### EXERCISE AIM
Determine the count of lines holding "with" and give that count alone.

Dataset records:
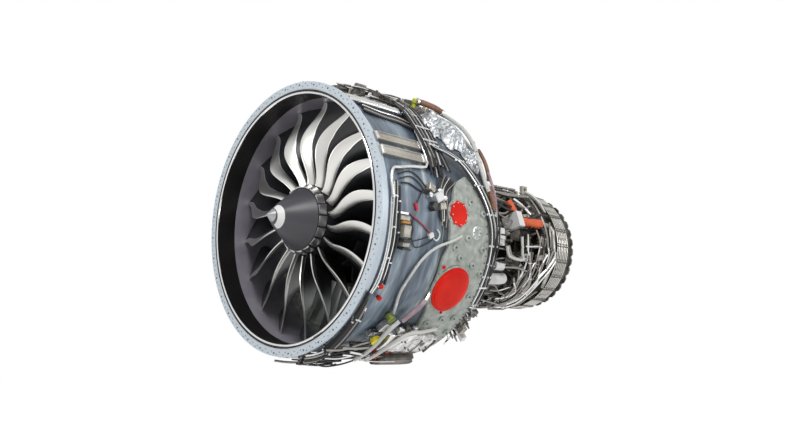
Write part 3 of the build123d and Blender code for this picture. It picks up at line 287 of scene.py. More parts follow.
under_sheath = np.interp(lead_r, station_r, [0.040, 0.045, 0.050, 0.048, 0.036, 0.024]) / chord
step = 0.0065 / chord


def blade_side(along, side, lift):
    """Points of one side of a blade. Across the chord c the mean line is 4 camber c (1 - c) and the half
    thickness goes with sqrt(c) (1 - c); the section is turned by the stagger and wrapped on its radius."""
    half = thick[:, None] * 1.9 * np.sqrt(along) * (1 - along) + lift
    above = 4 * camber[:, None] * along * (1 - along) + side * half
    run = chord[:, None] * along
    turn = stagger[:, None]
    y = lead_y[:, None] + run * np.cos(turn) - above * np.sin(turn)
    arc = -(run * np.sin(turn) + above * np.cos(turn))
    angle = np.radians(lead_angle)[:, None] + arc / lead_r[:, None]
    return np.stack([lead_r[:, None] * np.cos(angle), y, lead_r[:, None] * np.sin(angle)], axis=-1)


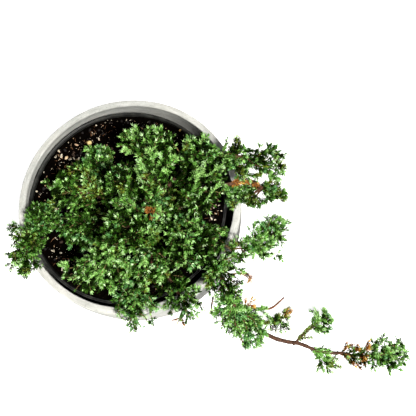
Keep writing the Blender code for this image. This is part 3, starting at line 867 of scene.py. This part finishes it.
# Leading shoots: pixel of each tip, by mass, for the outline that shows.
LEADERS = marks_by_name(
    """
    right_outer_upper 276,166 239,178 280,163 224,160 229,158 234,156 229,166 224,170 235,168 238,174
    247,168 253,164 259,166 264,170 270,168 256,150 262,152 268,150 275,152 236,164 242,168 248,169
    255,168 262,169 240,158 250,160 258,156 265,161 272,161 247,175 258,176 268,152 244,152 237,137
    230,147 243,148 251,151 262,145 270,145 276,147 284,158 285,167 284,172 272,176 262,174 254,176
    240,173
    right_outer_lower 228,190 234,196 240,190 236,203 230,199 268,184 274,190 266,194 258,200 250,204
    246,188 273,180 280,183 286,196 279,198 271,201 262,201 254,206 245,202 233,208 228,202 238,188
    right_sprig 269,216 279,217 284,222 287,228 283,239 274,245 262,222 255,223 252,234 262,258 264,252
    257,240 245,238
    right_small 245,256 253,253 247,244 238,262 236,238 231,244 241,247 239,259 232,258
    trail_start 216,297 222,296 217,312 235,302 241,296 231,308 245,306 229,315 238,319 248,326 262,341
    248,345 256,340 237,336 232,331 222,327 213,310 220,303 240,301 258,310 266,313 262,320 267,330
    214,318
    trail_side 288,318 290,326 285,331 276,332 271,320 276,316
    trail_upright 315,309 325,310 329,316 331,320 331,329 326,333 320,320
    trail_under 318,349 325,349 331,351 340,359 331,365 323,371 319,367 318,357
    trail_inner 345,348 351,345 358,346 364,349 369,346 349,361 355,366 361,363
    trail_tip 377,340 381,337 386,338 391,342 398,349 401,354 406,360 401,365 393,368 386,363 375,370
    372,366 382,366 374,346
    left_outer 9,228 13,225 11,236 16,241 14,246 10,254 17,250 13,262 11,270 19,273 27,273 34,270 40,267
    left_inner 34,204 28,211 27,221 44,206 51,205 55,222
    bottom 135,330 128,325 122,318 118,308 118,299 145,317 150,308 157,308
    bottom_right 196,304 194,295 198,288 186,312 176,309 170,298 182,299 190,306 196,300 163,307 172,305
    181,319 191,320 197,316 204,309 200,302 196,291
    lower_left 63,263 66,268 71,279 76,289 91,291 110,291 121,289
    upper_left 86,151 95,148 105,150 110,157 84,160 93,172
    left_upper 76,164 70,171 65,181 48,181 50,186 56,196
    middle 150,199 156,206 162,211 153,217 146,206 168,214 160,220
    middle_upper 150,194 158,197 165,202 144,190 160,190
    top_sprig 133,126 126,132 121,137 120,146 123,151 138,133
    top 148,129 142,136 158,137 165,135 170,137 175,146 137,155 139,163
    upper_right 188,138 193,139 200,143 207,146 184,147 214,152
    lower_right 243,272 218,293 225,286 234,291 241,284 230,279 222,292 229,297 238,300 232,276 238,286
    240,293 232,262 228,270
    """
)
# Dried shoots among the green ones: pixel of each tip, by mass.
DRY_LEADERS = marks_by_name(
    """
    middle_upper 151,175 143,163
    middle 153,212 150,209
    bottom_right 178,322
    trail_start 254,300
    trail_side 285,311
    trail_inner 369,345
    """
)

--

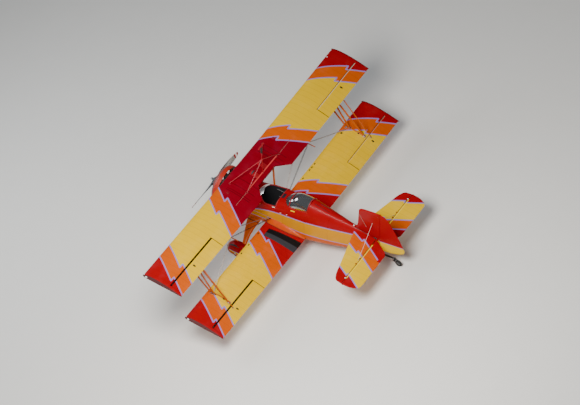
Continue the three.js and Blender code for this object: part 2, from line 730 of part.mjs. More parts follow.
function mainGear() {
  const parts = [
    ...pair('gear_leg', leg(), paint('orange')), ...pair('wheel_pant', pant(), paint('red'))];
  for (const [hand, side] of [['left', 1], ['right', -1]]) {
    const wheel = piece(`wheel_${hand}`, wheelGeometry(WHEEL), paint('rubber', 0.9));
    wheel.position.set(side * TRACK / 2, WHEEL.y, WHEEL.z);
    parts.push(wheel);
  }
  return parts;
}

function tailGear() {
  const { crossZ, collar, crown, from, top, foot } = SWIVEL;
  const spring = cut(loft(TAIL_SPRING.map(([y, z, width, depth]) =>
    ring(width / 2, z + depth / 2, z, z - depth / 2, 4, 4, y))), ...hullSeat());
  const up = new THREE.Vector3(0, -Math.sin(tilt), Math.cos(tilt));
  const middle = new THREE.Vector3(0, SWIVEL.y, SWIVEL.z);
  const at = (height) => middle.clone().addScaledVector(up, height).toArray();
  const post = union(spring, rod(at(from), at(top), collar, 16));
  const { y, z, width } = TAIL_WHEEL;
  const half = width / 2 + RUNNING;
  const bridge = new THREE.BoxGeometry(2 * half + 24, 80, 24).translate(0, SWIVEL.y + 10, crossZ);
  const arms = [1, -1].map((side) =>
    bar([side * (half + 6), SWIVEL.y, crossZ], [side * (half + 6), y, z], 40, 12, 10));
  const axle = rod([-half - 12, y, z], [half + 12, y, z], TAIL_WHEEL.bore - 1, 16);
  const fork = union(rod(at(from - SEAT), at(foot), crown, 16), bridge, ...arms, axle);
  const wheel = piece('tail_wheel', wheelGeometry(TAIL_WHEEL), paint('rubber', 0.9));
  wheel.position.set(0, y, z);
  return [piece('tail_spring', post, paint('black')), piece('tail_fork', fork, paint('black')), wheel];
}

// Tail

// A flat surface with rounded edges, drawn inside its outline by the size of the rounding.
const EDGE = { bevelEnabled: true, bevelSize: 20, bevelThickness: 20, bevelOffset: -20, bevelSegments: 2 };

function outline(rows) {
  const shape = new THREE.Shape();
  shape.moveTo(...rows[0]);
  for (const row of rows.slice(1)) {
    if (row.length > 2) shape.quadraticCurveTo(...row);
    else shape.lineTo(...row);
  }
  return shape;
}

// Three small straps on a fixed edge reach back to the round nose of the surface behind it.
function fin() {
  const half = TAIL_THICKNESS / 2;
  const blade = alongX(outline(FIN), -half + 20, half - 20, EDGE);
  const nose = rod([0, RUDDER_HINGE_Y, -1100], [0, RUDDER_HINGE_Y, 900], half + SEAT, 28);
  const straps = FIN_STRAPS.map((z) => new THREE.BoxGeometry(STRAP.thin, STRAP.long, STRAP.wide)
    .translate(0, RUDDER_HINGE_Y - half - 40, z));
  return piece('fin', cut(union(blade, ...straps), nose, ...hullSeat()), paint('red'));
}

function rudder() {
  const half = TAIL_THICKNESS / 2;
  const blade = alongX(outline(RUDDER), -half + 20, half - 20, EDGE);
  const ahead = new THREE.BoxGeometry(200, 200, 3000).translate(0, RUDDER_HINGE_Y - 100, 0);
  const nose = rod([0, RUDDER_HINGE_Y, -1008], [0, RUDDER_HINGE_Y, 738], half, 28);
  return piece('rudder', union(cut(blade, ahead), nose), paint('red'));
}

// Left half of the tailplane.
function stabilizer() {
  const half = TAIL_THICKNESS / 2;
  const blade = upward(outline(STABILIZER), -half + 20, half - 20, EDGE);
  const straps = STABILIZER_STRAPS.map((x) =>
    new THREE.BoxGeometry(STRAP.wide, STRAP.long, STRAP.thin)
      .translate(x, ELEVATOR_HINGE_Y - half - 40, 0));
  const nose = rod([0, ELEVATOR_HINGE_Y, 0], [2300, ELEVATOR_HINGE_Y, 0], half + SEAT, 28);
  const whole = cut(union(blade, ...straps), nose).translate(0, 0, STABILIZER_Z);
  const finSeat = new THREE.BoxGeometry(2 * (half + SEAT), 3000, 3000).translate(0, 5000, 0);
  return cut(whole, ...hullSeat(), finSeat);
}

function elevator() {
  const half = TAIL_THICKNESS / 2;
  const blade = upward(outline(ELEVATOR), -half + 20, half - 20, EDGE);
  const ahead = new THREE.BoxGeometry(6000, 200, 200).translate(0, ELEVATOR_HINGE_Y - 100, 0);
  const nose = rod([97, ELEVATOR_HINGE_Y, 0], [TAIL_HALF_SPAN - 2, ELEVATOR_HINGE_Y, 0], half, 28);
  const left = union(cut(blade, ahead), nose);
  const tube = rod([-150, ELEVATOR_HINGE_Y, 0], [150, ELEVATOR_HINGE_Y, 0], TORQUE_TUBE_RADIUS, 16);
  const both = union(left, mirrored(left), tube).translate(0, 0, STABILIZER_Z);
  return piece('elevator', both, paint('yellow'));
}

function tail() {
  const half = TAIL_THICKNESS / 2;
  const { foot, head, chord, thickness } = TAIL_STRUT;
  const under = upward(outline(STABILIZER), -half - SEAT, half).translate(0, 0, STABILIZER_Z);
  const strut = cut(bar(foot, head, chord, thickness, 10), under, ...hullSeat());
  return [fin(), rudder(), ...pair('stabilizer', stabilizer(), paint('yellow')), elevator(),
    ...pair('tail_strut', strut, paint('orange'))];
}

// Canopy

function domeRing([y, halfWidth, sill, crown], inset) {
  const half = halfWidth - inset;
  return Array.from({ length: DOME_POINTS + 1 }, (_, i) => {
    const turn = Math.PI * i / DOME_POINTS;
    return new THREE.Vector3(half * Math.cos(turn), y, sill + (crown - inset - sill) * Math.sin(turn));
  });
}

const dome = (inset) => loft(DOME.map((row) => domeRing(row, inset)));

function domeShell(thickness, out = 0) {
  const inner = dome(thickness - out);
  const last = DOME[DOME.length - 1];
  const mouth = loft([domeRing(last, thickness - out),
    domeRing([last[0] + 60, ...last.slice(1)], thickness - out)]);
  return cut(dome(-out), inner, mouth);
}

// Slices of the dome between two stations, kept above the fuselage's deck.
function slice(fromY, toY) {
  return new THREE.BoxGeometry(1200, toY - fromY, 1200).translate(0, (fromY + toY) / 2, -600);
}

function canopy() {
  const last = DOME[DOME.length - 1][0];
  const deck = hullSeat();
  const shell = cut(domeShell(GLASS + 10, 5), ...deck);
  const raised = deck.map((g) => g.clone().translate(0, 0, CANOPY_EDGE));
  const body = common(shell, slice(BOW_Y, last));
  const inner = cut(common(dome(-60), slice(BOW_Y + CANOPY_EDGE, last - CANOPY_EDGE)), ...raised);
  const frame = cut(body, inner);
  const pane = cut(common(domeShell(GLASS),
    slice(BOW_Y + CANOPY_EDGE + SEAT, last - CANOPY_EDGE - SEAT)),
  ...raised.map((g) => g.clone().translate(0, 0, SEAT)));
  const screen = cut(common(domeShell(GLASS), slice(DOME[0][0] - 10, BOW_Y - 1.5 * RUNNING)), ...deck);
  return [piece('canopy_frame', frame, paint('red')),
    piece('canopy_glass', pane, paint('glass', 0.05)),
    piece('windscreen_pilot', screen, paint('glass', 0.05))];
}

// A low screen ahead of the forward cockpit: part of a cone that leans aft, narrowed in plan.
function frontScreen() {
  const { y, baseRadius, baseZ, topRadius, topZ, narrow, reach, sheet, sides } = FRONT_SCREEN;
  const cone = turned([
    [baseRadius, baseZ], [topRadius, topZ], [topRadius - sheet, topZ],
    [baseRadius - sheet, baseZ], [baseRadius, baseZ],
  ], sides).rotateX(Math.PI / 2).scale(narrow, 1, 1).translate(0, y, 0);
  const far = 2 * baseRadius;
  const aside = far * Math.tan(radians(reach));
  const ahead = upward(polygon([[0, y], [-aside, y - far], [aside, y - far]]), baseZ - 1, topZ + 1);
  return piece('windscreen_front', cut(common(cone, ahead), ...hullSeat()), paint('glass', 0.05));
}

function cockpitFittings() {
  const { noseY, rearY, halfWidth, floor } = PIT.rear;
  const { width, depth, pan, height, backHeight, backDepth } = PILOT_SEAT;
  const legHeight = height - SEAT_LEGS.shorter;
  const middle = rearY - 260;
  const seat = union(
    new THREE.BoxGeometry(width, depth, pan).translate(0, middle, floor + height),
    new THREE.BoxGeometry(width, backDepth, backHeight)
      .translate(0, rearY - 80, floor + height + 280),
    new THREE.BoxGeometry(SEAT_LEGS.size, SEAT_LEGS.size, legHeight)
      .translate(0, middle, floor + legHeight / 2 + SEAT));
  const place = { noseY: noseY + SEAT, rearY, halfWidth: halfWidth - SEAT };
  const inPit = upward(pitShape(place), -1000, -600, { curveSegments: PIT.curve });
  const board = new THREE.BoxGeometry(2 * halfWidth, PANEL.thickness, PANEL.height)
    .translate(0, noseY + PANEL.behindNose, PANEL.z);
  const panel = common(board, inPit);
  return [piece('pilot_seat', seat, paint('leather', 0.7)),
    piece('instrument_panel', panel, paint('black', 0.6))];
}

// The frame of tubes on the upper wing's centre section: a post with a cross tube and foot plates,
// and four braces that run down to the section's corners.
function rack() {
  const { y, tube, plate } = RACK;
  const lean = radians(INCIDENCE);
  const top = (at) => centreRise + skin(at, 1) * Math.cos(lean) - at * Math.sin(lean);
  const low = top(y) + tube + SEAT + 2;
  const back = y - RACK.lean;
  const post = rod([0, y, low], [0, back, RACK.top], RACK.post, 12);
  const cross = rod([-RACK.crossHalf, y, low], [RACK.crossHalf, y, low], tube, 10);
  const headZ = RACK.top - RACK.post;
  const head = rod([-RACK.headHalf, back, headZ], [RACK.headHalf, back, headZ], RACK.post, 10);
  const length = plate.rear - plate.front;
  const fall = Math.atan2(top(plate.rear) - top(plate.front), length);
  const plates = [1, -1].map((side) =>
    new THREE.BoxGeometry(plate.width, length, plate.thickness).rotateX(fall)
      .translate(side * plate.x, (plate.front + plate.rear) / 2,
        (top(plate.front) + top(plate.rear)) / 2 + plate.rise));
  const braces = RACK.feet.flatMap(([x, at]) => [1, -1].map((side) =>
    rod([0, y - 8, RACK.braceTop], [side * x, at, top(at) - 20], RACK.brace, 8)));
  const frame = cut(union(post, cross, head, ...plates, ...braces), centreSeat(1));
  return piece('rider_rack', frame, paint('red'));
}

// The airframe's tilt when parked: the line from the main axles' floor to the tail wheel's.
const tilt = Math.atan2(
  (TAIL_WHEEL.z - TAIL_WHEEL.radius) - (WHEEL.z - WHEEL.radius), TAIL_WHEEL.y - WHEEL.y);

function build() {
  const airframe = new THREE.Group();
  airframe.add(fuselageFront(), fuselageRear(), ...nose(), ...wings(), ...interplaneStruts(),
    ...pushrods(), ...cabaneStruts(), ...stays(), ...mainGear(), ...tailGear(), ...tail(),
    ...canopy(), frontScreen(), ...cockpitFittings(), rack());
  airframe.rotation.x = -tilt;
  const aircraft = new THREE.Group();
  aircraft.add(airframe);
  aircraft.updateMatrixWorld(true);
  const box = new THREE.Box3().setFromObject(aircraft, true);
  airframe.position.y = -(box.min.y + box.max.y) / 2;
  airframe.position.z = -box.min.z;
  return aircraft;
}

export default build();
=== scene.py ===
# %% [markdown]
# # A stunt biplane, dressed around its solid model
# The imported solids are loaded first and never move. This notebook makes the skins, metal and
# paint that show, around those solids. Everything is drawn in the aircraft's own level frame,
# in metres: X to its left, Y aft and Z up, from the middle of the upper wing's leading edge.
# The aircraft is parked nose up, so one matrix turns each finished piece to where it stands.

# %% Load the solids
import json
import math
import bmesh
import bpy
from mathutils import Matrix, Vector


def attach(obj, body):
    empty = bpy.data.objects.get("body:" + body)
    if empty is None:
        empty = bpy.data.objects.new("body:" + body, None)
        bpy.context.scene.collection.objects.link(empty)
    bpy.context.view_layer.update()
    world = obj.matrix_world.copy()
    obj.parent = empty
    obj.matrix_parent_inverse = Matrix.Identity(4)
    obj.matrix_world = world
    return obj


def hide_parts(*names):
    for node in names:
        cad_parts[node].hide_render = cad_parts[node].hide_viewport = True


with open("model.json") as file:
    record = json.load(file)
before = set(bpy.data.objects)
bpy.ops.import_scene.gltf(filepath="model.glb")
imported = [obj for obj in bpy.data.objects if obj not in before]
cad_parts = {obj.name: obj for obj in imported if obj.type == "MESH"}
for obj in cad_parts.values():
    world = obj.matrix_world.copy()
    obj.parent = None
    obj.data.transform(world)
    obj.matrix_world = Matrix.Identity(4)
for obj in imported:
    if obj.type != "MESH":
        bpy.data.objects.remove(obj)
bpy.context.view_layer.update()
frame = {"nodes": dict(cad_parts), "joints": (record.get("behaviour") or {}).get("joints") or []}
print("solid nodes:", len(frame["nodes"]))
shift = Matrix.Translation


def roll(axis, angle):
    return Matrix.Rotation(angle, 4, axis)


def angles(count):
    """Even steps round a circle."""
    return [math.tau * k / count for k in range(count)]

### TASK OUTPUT
4